Today marks the third week that I have been free from biting my fingernails -- a habit I've tendered most of my life, save the 5 or so years from late high school and college where I actually quit the habit for a few years, though I always kept them cropped. I just randomly decided now that I wanted to cut it out again, so I got some fingernail polish to help remind me not to bite them and slathered that stuff all over my fingers. Some of it actually got on my nails. The first day I tried to keep my hands hidden from Ian, until he noticed and forced me to show him my left hand. "That doesn't look too bad," he said. "You should see my right hand," I replied. I am right-handed, so naturally I get more polish on the fleshy bits surrounding the nails of my right hand. He then proceeded to coach me on the proper method of painting my right hand: "You hold the brush still and move your hand against it -- don't you know how to paint your nails?" he said. "Do I look like the kind of girl who knows how to paint her nails?" I said. But I'm getting better at it, and my nails have more whites on them than I have probably ever seen. They kind of drive me nuts because I can't ball my hands into fists and shake them angrily at the world as comfortably as I would like to sometimes. But they look rather more normal now, and I like that. I shall try to keep it up.
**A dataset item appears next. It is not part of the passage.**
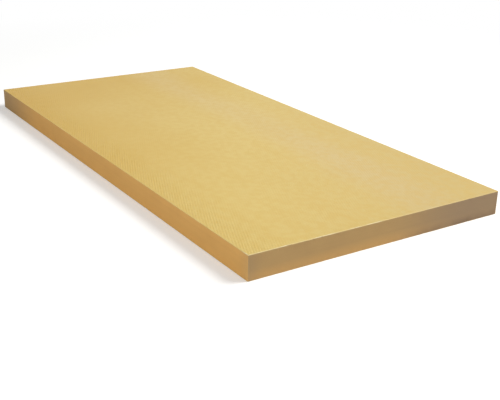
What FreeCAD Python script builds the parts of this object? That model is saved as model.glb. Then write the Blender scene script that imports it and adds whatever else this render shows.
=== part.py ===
import FreeCAD, Part
import os

# Rigid foam insulation board with butt edges, lying flat on its lower face.
# Millimetres, +Z up. The origin is the centre of the lower face, +X runs along
# the length and +Y across the width.

# Board format
length = 1250.0
width = 600.0
thickness = 50.0

# Edges left slightly round by cutting and handling
corner_radius = 2.0  # the four upright corners
arris_radius = 1.5   # all round the upper and the lower face

flatness = 1e-6      # how far an edge may rise along its run and still count as level


# A plain slab, centred on the origin in plan and standing on z = 0.
def centred_slab():
    corner = FreeCAD.Vector(-length / 2, -width / 2, 0)
    return Part.makeBox(length, width, thickness, corner)


def is_level(edge):
    return edge.BoundBox.ZLength < flatness


# The edges at the four corners, which run from the lower to the upper face.
def upright_edges(slab):
    return [edge for edge in slab.Edges if not is_level(edge)]


# The rims of the two broad faces, with the arcs at the rounded corners.
def rim_edges(slab):
    return [edge for edge in slab.Edges if is_level(edge)]


def insulation_board():
    slab = centred_slab()
    slab = slab.makeFillet(corner_radius, upright_edges(slab))
    return slab.makeFillet(arris_radius, rim_edges(slab))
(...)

There's a post-it note wedged between the pencils in my pencil-holding tin on my desk. It reads: "Probably a dead spider in here." I shot a spider on my ceiling with poison and it karmacally fell onto my desk, location yet to be determined. My best guess is that it fell into my pencil tin. I couldn't deal with it just then because, cruel though it may be, the poison takes a little while to work its magic, and the thing probably wasn't quite dead when it fell in there. I didn't want to find an angry spider with a last dying wish for revenge, so I decided the best thing to do was write myself a note so I will remember to look for it later.

These are the exciting adventures of Sra these days.

In more exciting news, we have plans to go downtown and get Doener Kababs this weekend. I am always happy when that is in my near future. When in Portland, one must so do.